• _SHORT TASK_
Search the listing for the string "from" and copy every line that contains it.

[Records with modeling code]
++++
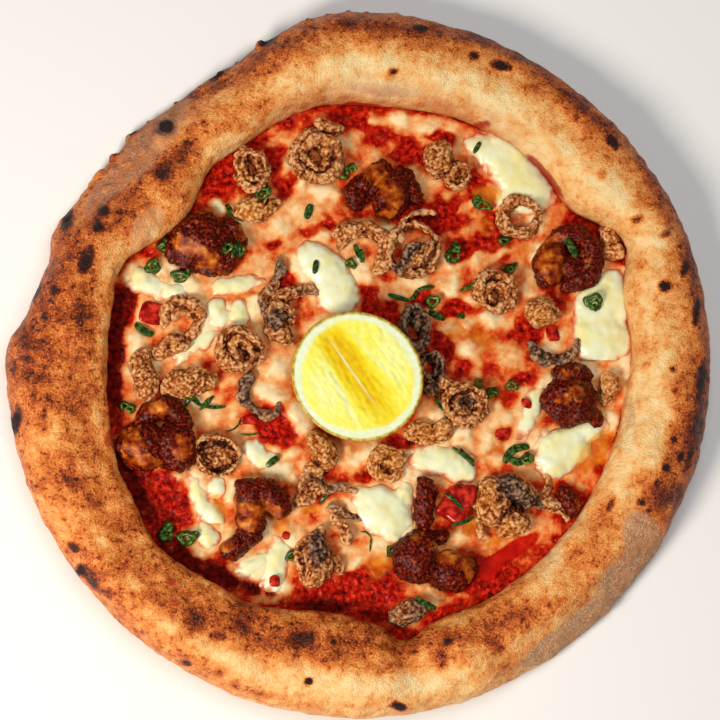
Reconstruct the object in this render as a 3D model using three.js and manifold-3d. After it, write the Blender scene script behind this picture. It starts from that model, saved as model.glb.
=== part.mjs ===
// A baked seafood pizza: a raised, uneven rim of dough round a flat base, a bed of tomato sauce,
// melted mozzarella, curled prawns, fried squid, half a lemon and chopped spring onion.
// Millimetres, +Z up. The underside of the base is flat, and the middle of the pizza is at x = y = 0.

import * as THREE from "three";
import { mergeVertices } from "three/addons/utils/BufferGeometryUtils.js";
import Module from "manifold-3d";

const wasm = await Module();
wasm.setup();

// Driving dimensions.
const OUTER_RADIUS = 150; // the widest edge of the rim
const FOOT_RADIUS = 114; // where the rim meets the sauce
const RIM_HEIGHT = 24; // crest of the rim over the underside
const RIM_WAIST = 10; // height at which the rim is widest
const BASE_THICKNESS = 4; // dough under the sauce
const SAUCE_TOP = 7; // height of the sauce
const LEMON_FACE = 24; // height of the lemon's cut face
const LEMON_LENGTH = 57;
const LEMON_WIDTH = 54;
const GAP = 0.35; // clearance between neighbours
const TURNS = 72; // facets round the pizza
const FULL = 1.05; // makes up for the flats of a rounded topping with few sides

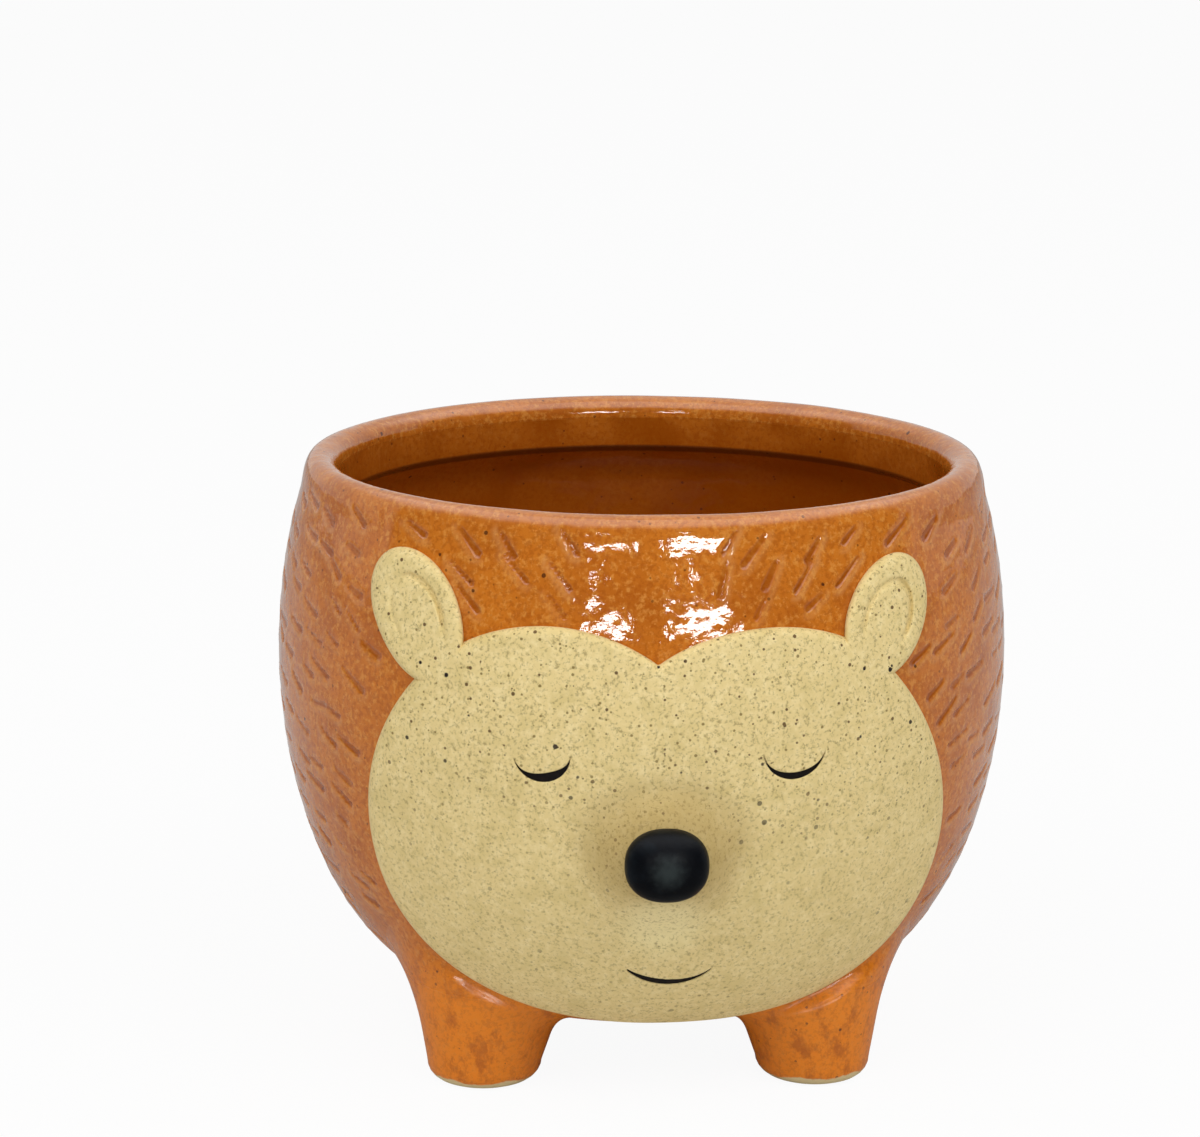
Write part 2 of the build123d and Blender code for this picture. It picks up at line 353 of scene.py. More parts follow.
++++
• _FINISHED EXERCISE_
Reconstruct the object in this render as a 3D model using three.js and manifold-3d. After it, write the Blender scene script behind this picture. It starts from that model, saved as model.glb.
import * as THREE from "three";
import { mergeVertices } from "three/addons/utils/BufferGeometryUtils.js";
import Module from "manifold-3d";